Um terceiro benefício de um FIDC Warehouse para uma fintech é a antecipação de sua aproximação com o mercado de capitais, uma espécie de avant-premiére dos desafios com que ela tende a se deparar quando vier a se relacionar com investidores institucionais em suas rodadas de captação. Não resta dúvida que os FIDCs são um dos instrumentos mais regulados e que mais governança agregam aos investidores. Regulamentos repletos de critérios de elegibilidade, limites de concentração, gatilhos de eventos de avaliação e a supervisão constante de diversos entes regulados obriga o originador a entender do riscado, ter disciplina e ser transparente para ter sucesso. Boas ideias se tornam processos muito mais refinados quando são convertidas em liturgias de um fundo de investimento. Um FIDC bem quisto pelos investidores agregará empatia e boa vontade também em relação à empresa originadora de seus créditos. Ainda mais se o processo de originação e concessão tiver um track-record consolidado.

Mudando a ótica da análise para os investidores, a ideia de um FIDC Warehouse é igualmente agregadora de valor. Afinal de contas, os investidores terão condições de acessar a inteligência e a inovação dessas originadoras em sua fase inicial, onde os retornos tendem a ser mais atraentes. E farão isso alocando em uma carteira diversificada, não apenas em nomes, mas também em ativos lastros, diluindo riscos e agregando toda a proteção das estruturas e regulamentos do FIDC.

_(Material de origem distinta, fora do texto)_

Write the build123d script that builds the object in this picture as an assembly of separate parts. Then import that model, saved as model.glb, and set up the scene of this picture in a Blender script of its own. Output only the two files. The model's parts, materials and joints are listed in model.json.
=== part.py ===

FIDCs e fintechs: dois conceitos disruptivos com uma potencialidade incrível para beneficiar e democratizar o crédito no Brasil. Já existem belas histórias envolvendo esses dois “atores”, mas que têm se materializado principalmente com startups mais maduras. A estratégia de Warehouse através de um FIDC é um caminho alternativo que pode acelerar essa aproximação, favorecendo substancialmente as fintechs em sua trajetória de crescimento. Para o investidor, cria uma maneira inovadora de atuar em um ecossistema muito promissor.